A quick comparison between the heavyweights
As a side note, by focusing on the performance for every mobile operator on the most popular Apps (Netflix and YouTube), we can see that YouTube has the fastest Video Initial Buffering Time and the lowest Witbe VQ-MOS score, and Netflix has the slowest Video Initial Buffering Time and the highest Witbe VQ-MOS score. This highlights once again the challenges faced by OTT app’s engineers when balancing load times and video quality on unmanaged networks (the same observation was noted during the first Witbe QoE Snapshot, comparing mobile OTT apps in the UK).
Witbe VQ-MOS is a ten-year R&D effort in psycho-acoustic and psycho-visual analysis of video streams. It works without referential, or previous knowledge of the video, and in real-time. It is based on three main artifacts: jerkiness, blurriness and blockiness.
Because the tests on Netflix and YouTube were using the same video content (Bird Box Trailer), it is a good opportunity for us to compare VQ-MOS scores on the very same frame:
The two images above are encoded in PNG without loss and uploaded on this page without further compression. For a deeper analysis of Blur scores, and another comparison of Witbe VQ-MOS scores please refer to Witbe QoE Snapshot #2.
To conclude, the result of this Snapshot is quite encouraging for mobile operators in Canada, with good and constant performances. One area where they could improve appears to be the overall video quality which is lower than the one measured (on WiFi) in the UK, during Snapshot #1.
Providing end-users with enough bandwidth to watch HD quality videos on their mobile devices in an area with a high population density is one of the many challenges operators face today, as well as covering 100% of a very large territory or keeping up with the ever evolving technologies (3G, 4G, and soon 5G). Witbe “Video On-the Go” technologies can help operators prepare themselves by enabling them to map the true quality of their mobile networks with video KPIs.
See you soon for the next Witbe QoE Snapshot!
About Witbe QoE Snapshots
In the same way that a consumer report tests a product and publishes an analysis of its overall quality, the Witbe QoE Snapshots test digital services to make available to the market information on the true Quality of Experience delivered internationally.
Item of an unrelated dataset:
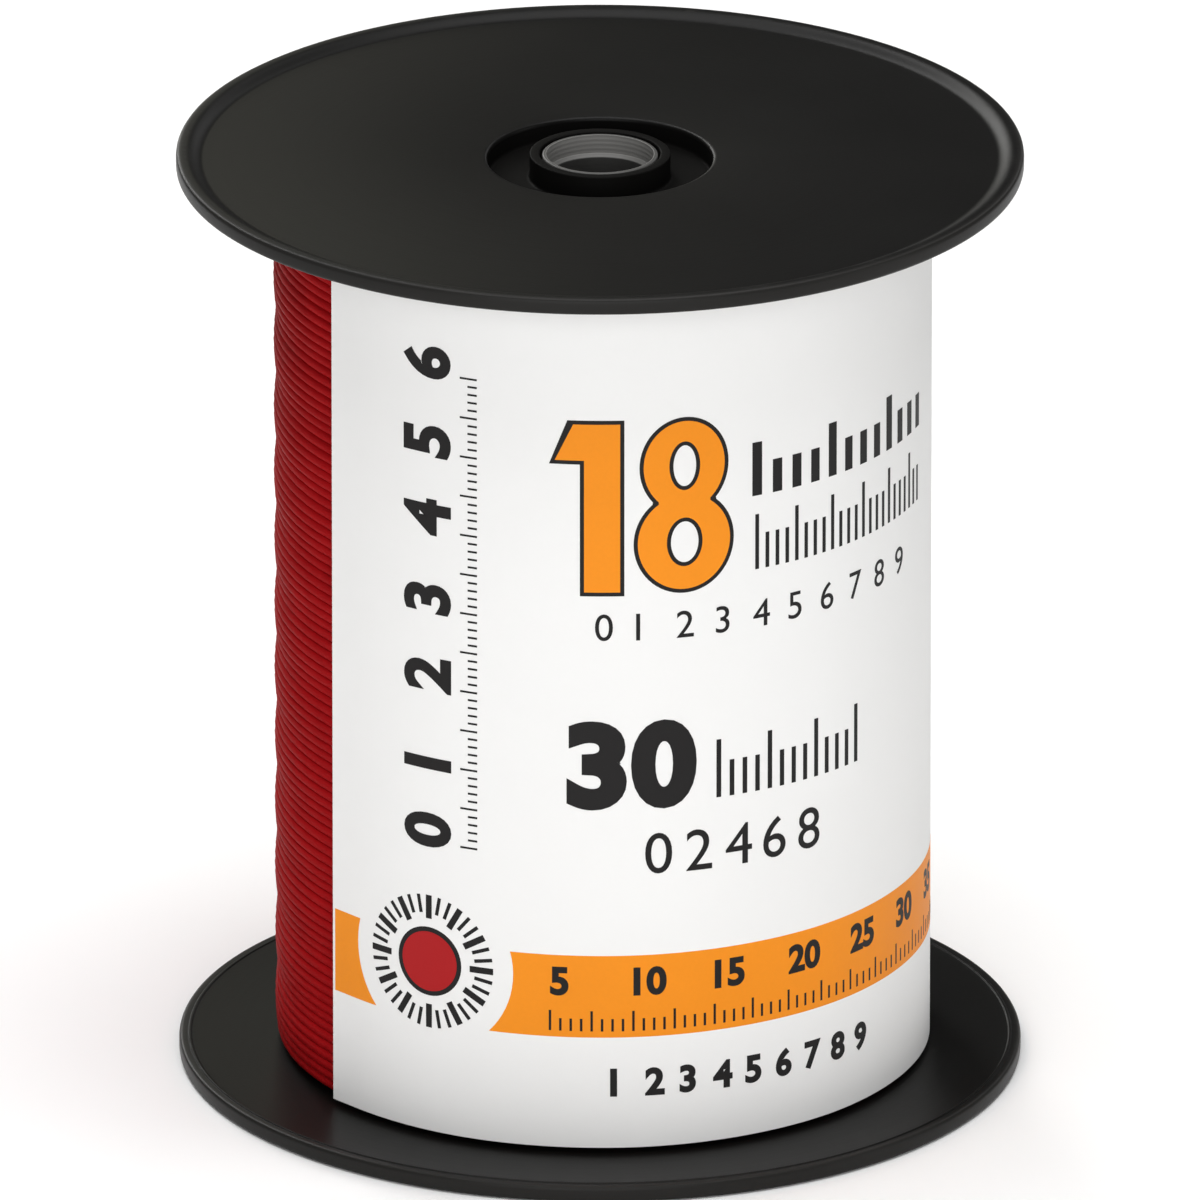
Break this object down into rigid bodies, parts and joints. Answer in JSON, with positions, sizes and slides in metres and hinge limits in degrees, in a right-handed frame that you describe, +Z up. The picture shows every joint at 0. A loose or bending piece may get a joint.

These QoE Snapshots should not serve as benchmarks, nor as rankings of operators by service, or by device. Rather, the goal of these QoE Snapshots is to provide a global overview of digital services, with multiple configurations and in various environments. The public will thus be able to better understand the technological complexity inherent to today’s services, like the distribution of video content. It is quite a technical feat – considering the efforts and means implemented – to broadcast videos on different devices and networks, with a quality that is acceptable by consumers with high expectations.
Since its origin, Witbe relies on a non-intrusive technology, based on Robots measuring the quality truly delivered. The Witbe Robots are placed at the edge of distribution, and connected to test devices, the same ones as those used by real users. The Robots measure the Quality of Experience actually delivered to the end-users by providing KPIs on the availability, performance and integrity of the service.
Each snapshot is composed of several analytical frames, highlighting interesting findings about the KPIs that were measured. In our last QoE Snapshot, we looked at who was the best OTT app on Apple TV in the United States. This time, we published a look at the quality of four mobile operators in Canada: Bell Mobility, Fido, Telus Mobility and Videotron.